____ Data segment
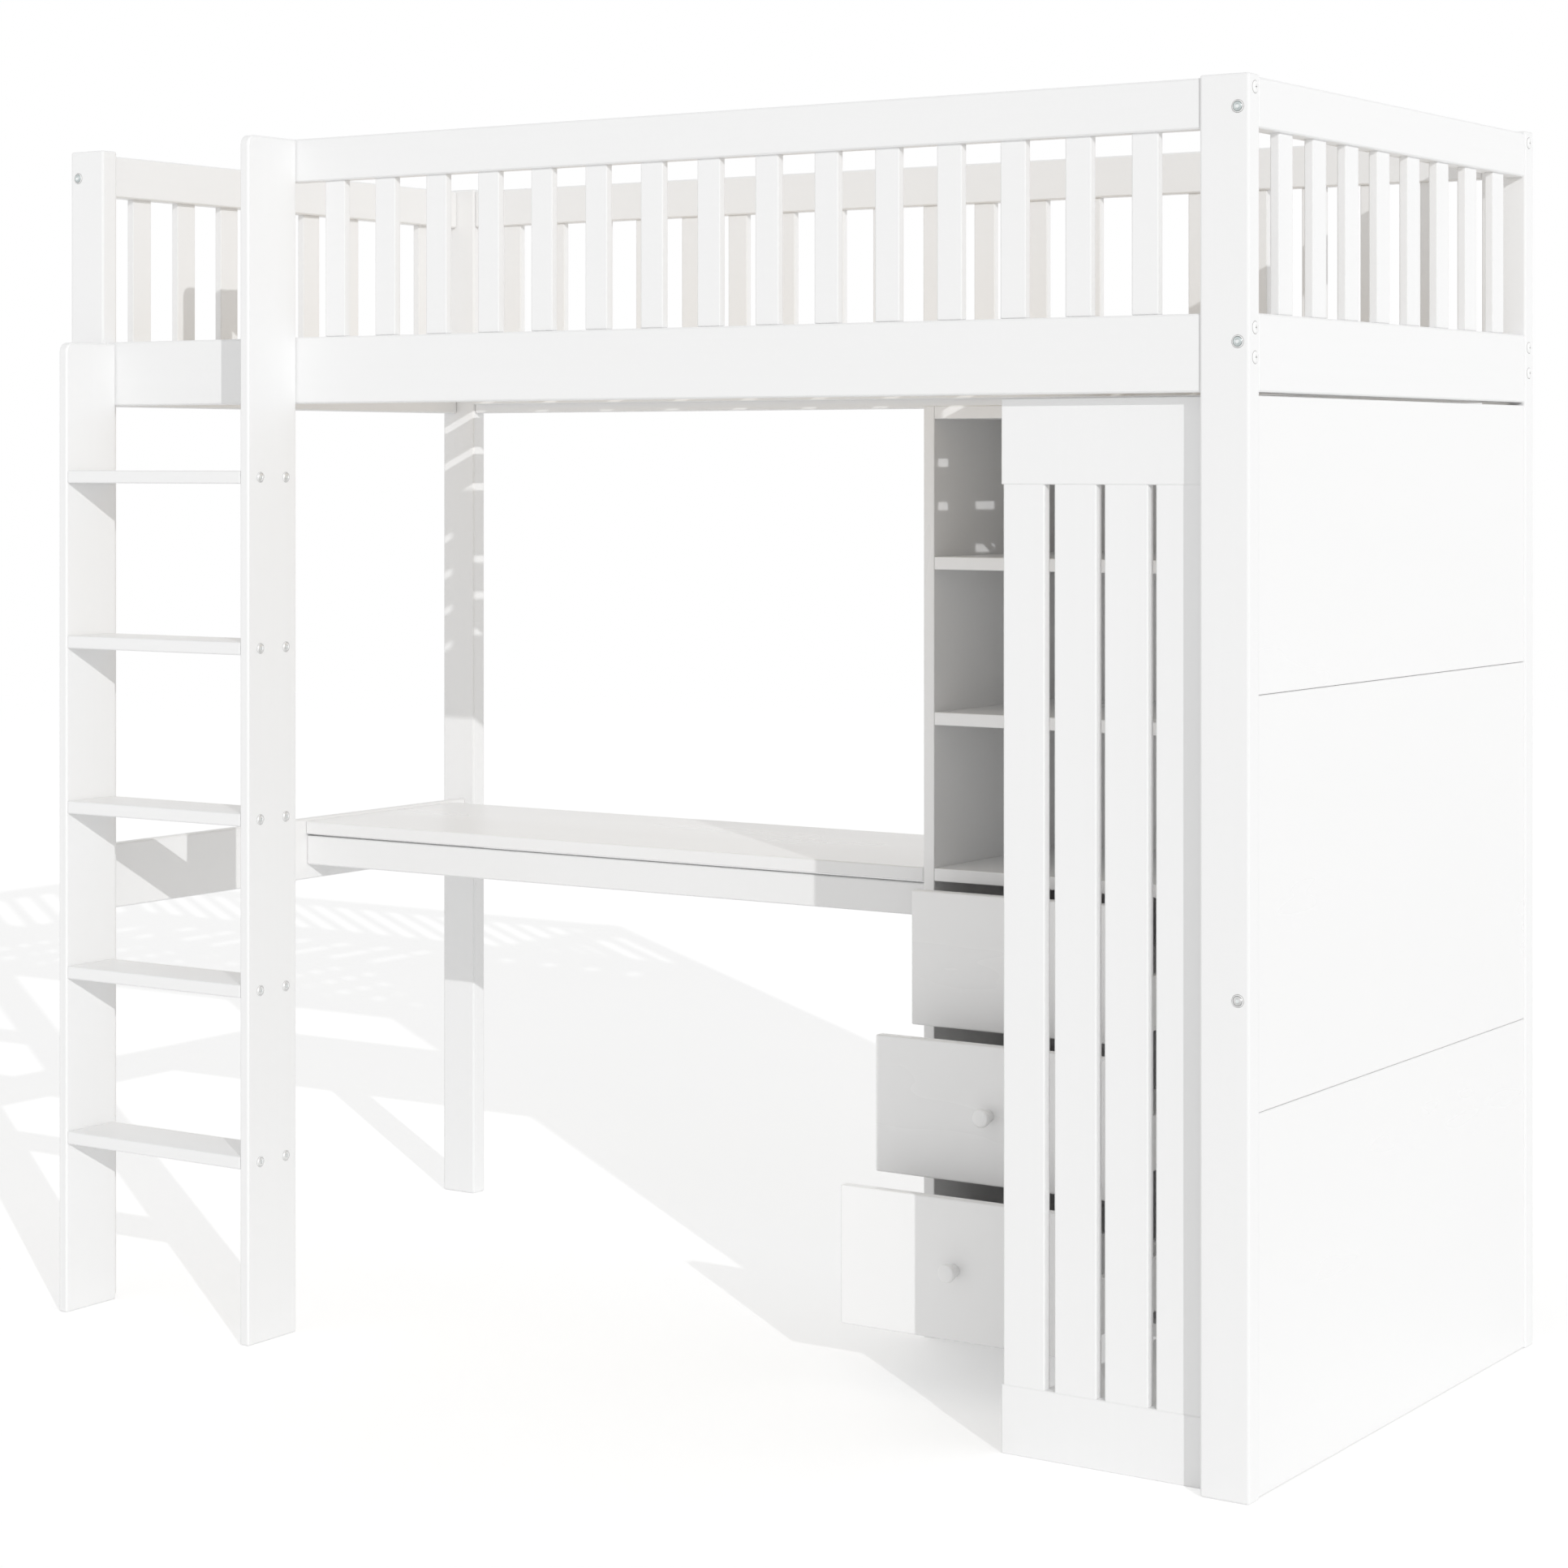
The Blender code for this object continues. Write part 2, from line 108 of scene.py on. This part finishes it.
# A knob: a disc with a rounded rim, on a waisted neck
KNOB_SEGMENTS = 56
KNOB_HEAD_THICK = 0.0110
KNOB_RIM_ROUND = 0.0035
KNOB_RIM_STEPS = 6
KNOB_CROWN = 0.0005

# View and light
CAMERA_PLACE = (2.976, -4.440, 1.3223)
CAMERA_TURN = 33.453
CAMERA_LENS = 79.84
CAMERA_RISE = -0.2041
CAMERA_SENSOR = 36.0
CAMERA_REACH = 200.0
SUN_TRAVEL = (-1.283, 1.0, -0.592)
SUN_STRENGTH = 1.22
SUN_SPREAD = 0.35
SKY_STRENGTH = 0.655
BACKDROP_WHITE = (1.0, 1.0, 1.0, 1.0)
FLOOR_GLOW_CAST = 0.12
FLOOR_GLOW_SEEN = 0.30
FLOOR_RADIUS = 60.0
FLOOR_SEGMENTS = 128
FLOOR_FADE_START = 3.5
FLOOR_FADE_END = 15.0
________
Give back each line above precisely as it stands.

Expected answer:
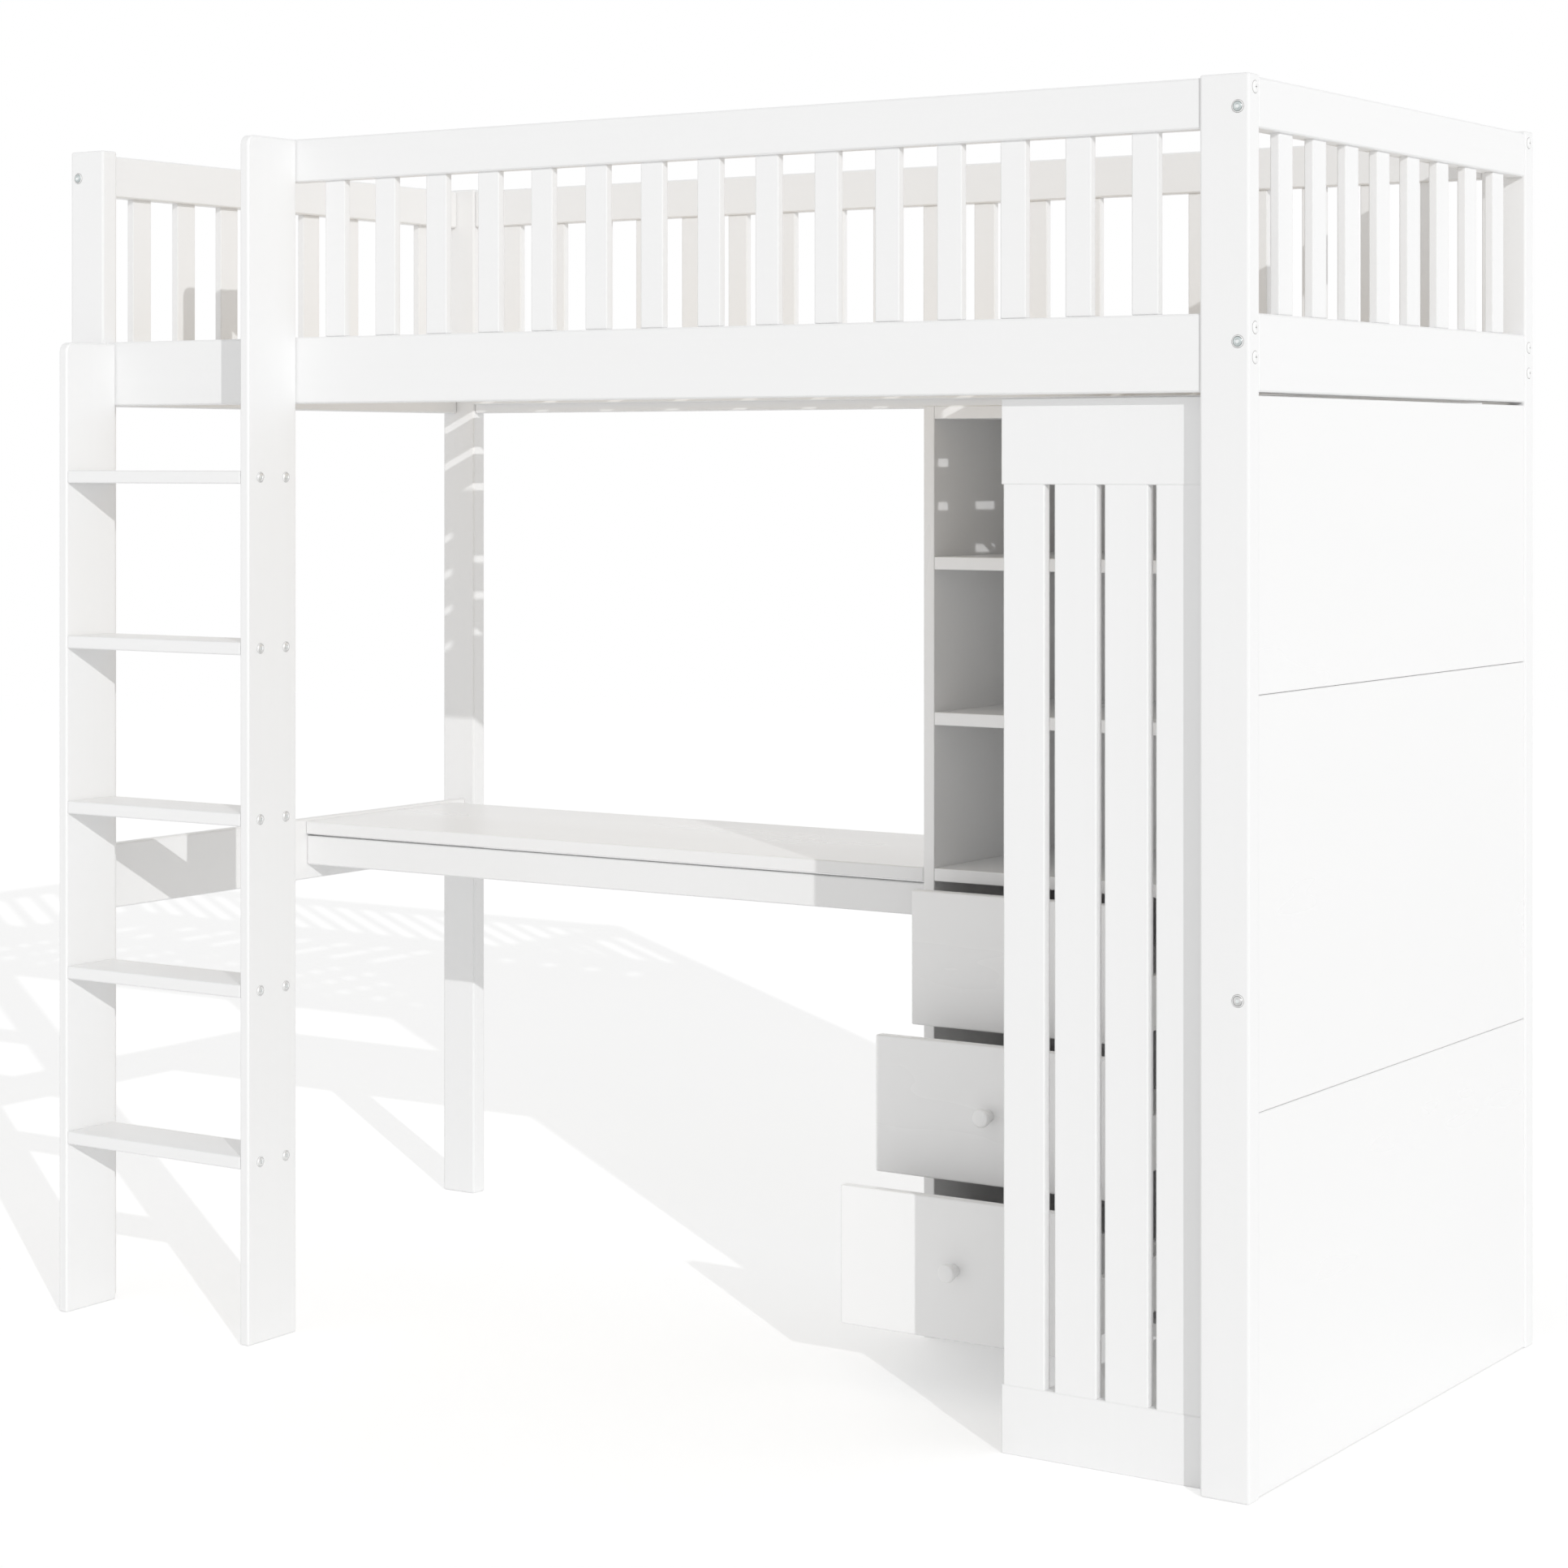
The Blender code for this object continues. Write part 2, from line 108 of scene.py on. This part finishes it.
# A knob: a disc with a rounded rim, on a waisted neck
KNOB_SEGMENTS = 56
KNOB_HEAD_THICK = 0.0110
KNOB_RIM_ROUND = 0.0035
KNOB_RIM_STEPS = 6
KNOB_CROWN = 0.0005

# View and light
CAMERA_PLACE = (2.976, -4.440, 1.3223)
CAMERA_TURN = 33.453
CAMERA_LENS = 79.84
CAMERA_RISE = -0.2041
CAMERA_SENSOR = 36.0
CAMERA_REACH = 200.0
SUN_TRAVEL = (-1.283, 1.0, -0.592)
SUN_STRENGTH = 1.22
SUN_SPREAD = 0.35
SKY_STRENGTH = 0.655
BACKDROP_WHITE = (1.0, 1.0, 1.0, 1.0)
FLOOR_GLOW_CAST = 0.12
FLOOR_GLOW_SEEN = 0.30
FLOOR_RADIUS = 60.0
FLOOR_SEGMENTS = 128
FLOOR_FADE_START = 3.5
FLOOR_FADE_END = 15.0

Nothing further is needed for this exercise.